• _Raw data_
○ ○ ○ ○ ○
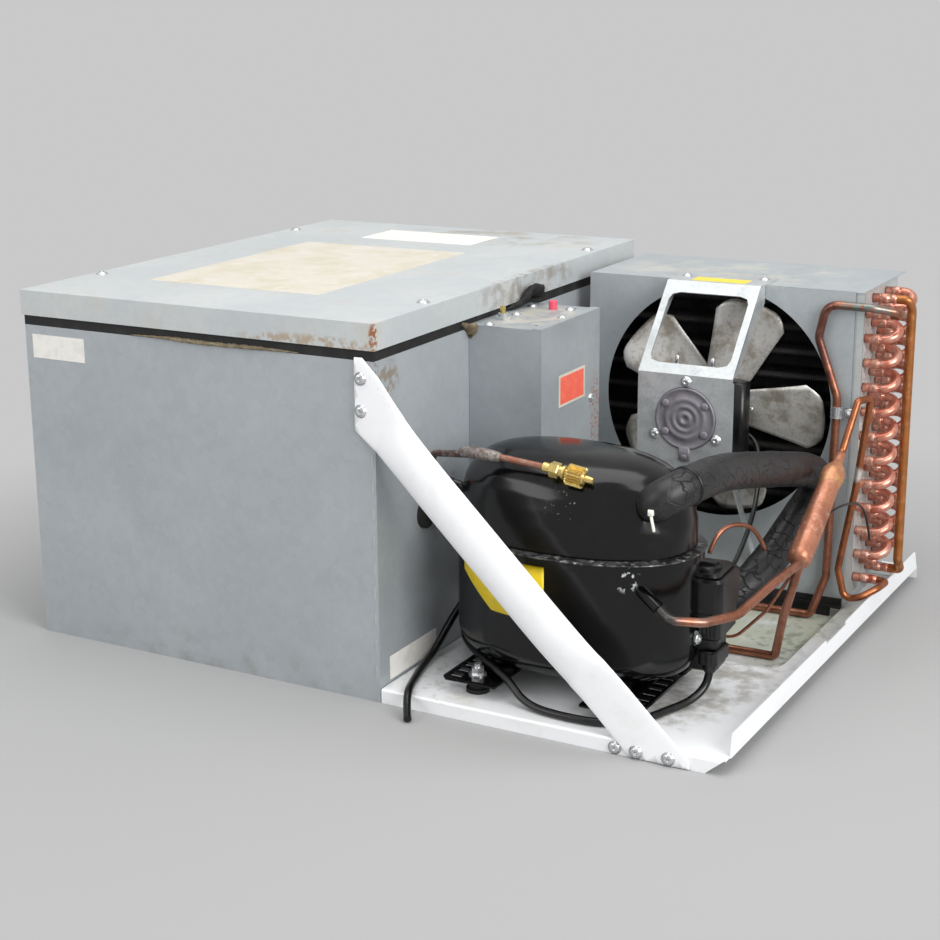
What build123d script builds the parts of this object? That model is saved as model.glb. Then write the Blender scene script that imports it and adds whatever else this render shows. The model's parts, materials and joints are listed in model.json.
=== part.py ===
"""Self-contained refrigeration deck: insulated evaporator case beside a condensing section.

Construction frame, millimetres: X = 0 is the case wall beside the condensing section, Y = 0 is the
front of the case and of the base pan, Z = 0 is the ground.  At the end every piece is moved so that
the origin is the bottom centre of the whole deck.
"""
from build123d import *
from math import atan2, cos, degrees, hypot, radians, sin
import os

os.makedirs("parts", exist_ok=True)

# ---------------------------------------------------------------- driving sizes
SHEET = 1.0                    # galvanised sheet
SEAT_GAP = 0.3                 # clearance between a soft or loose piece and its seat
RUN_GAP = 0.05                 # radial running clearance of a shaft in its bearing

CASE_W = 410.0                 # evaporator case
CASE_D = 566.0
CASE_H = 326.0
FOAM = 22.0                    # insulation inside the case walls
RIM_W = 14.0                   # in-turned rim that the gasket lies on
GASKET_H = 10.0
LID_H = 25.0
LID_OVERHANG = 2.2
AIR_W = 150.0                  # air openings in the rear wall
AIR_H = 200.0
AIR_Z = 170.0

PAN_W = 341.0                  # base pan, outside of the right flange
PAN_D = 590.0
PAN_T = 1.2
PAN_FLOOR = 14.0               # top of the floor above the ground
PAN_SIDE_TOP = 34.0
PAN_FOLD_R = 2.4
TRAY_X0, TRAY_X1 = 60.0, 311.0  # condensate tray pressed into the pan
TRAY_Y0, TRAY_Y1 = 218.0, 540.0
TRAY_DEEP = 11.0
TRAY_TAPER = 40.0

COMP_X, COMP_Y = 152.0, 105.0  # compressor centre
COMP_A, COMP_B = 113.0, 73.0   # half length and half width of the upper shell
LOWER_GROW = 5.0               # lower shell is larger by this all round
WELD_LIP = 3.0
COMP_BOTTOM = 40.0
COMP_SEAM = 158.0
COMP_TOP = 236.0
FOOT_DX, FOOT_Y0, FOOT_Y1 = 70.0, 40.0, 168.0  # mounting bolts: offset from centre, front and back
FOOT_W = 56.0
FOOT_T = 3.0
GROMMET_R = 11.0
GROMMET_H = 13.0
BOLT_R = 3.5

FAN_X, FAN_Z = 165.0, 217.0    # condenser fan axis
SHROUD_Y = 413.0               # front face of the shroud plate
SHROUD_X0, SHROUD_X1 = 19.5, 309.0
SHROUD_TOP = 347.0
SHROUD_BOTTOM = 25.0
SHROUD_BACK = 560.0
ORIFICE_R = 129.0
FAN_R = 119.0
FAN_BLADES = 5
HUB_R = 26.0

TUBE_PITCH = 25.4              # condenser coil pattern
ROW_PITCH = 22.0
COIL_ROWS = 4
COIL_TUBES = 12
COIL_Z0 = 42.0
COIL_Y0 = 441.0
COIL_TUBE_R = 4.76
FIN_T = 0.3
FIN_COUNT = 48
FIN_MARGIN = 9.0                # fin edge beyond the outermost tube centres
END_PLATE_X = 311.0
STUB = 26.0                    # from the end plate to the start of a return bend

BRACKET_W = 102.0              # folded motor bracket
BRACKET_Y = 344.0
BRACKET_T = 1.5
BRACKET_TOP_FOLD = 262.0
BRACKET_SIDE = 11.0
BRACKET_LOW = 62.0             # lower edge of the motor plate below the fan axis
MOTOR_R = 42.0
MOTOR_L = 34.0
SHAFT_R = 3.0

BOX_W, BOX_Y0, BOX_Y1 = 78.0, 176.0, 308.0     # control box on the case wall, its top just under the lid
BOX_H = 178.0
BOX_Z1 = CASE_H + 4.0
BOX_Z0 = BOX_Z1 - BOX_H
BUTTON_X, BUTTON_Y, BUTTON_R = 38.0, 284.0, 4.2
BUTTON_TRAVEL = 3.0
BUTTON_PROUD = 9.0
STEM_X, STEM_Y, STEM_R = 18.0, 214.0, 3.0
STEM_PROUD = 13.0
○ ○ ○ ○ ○
• _Short problem_
Reproduce the material precisely, including every line.

• _Solved exercise_
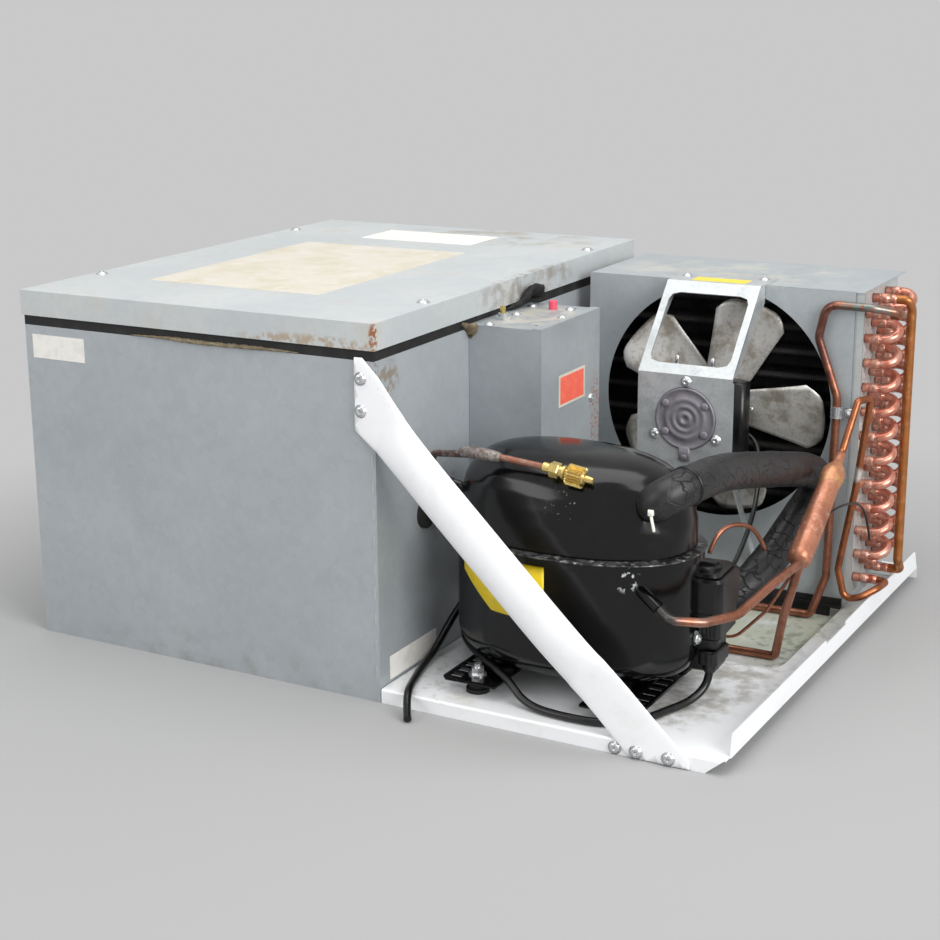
What build123d script builds the parts of this object? That model is saved as model.glb. Then write the Blender scene script that imports it and adds whatever else this render shows. The model's parts, materials and joints are listed in model.json.
=== part.py ===
"""Self-contained refrigeration deck: insulated evaporator case beside a condensing section.

Construction frame, millimetres: X = 0 is the case wall beside the condensing section, Y = 0 is the
front of the case and of the base pan, Z = 0 is the ground.  At the end every piece is moved so that
the origin is the bottom centre of the whole deck.
"""
from build123d import *
from math import atan2, cos, degrees, hypot, radians, sin
import os

os.makedirs("parts", exist_ok=True)

# ---------------------------------------------------------------- driving sizes
SHEET = 1.0                    # galvanised sheet
SEAT_GAP = 0.3                 # clearance between a soft or loose piece and its seat
RUN_GAP = 0.05                 # radial running clearance of a shaft in its bearing

CASE_W = 410.0                 # evaporator case
CASE_D = 566.0
CASE_H = 326.0
FOAM = 22.0                    # insulation inside the case walls
RIM_W = 14.0                   # in-turned rim that the gasket lies on
GASKET_H = 10.0
LID_H = 25.0
LID_OVERHANG = 2.2
AIR_W = 150.0                  # air openings in the rear wall
AIR_H = 200.0
AIR_Z = 170.0

PAN_W = 341.0                  # base pan, outside of the right flange
PAN_D = 590.0
PAN_T = 1.2
PAN_FLOOR = 14.0               # top of the floor above the ground
PAN_SIDE_TOP = 34.0
PAN_FOLD_R = 2.4
TRAY_X0, TRAY_X1 = 60.0, 311.0  # condensate tray pressed into the pan
TRAY_Y0, TRAY_Y1 = 218.0, 540.0
TRAY_DEEP = 11.0
TRAY_TAPER = 40.0

COMP_X, COMP_Y = 152.0, 105.0  # compressor centre
COMP_A, COMP_B = 113.0, 73.0   # half length and half width of the upper shell
LOWER_GROW = 5.0               # lower shell is larger by this all round
WELD_LIP = 3.0
COMP_BOTTOM = 40.0
COMP_SEAM = 158.0
COMP_TOP = 236.0
FOOT_DX, FOOT_Y0, FOOT_Y1 = 70.0, 40.0, 168.0  # mounting bolts: offset from centre, front and back
FOOT_W = 56.0
FOOT_T = 3.0
GROMMET_R = 11.0
GROMMET_H = 13.0
BOLT_R = 3.5

FAN_X, FAN_Z = 165.0, 217.0    # condenser fan axis
SHROUD_Y = 413.0               # front face of the shroud plate
SHROUD_X0, SHROUD_X1 = 19.5, 309.0
SHROUD_TOP = 347.0
SHROUD_BOTTOM = 25.0
SHROUD_BACK = 560.0
ORIFICE_R = 129.0
FAN_R = 119.0
FAN_BLADES = 5
HUB_R = 26.0

TUBE_PITCH = 25.4              # condenser coil pattern
ROW_PITCH = 22.0
COIL_ROWS = 4
COIL_TUBES = 12
COIL_Z0 = 42.0
COIL_Y0 = 441.0
COIL_TUBE_R = 4.76
FIN_T = 0.3
FIN_COUNT = 48
FIN_MARGIN = 9.0                # fin edge beyond the outermost tube centres
END_PLATE_X = 311.0
STUB = 26.0                    # from the end plate to the start of a return bend

BRACKET_W = 102.0              # folded motor bracket
BRACKET_Y = 344.0
BRACKET_T = 1.5
BRACKET_TOP_FOLD = 262.0
BRACKET_SIDE = 11.0
BRACKET_LOW = 62.0             # lower edge of the motor plate below the fan axis
MOTOR_R = 42.0
MOTOR_L = 34.0
SHAFT_R = 3.0

BOX_W, BOX_Y0, BOX_Y1 = 78.0, 176.0, 308.0     # control box on the case wall, its top just under the lid
BOX_H = 178.0
BOX_Z1 = CASE_H + 4.0
BOX_Z0 = BOX_Z1 - BOX_H
BUTTON_X, BUTTON_Y, BUTTON_R = 38.0, 284.0, 4.2
BUTTON_TRAVEL = 3.0
BUTTON_PROUD = 9.0
STEM_X, STEM_Y, STEM_R = 18.0, 214.0, 3.0
STEM_PROUD = 13.0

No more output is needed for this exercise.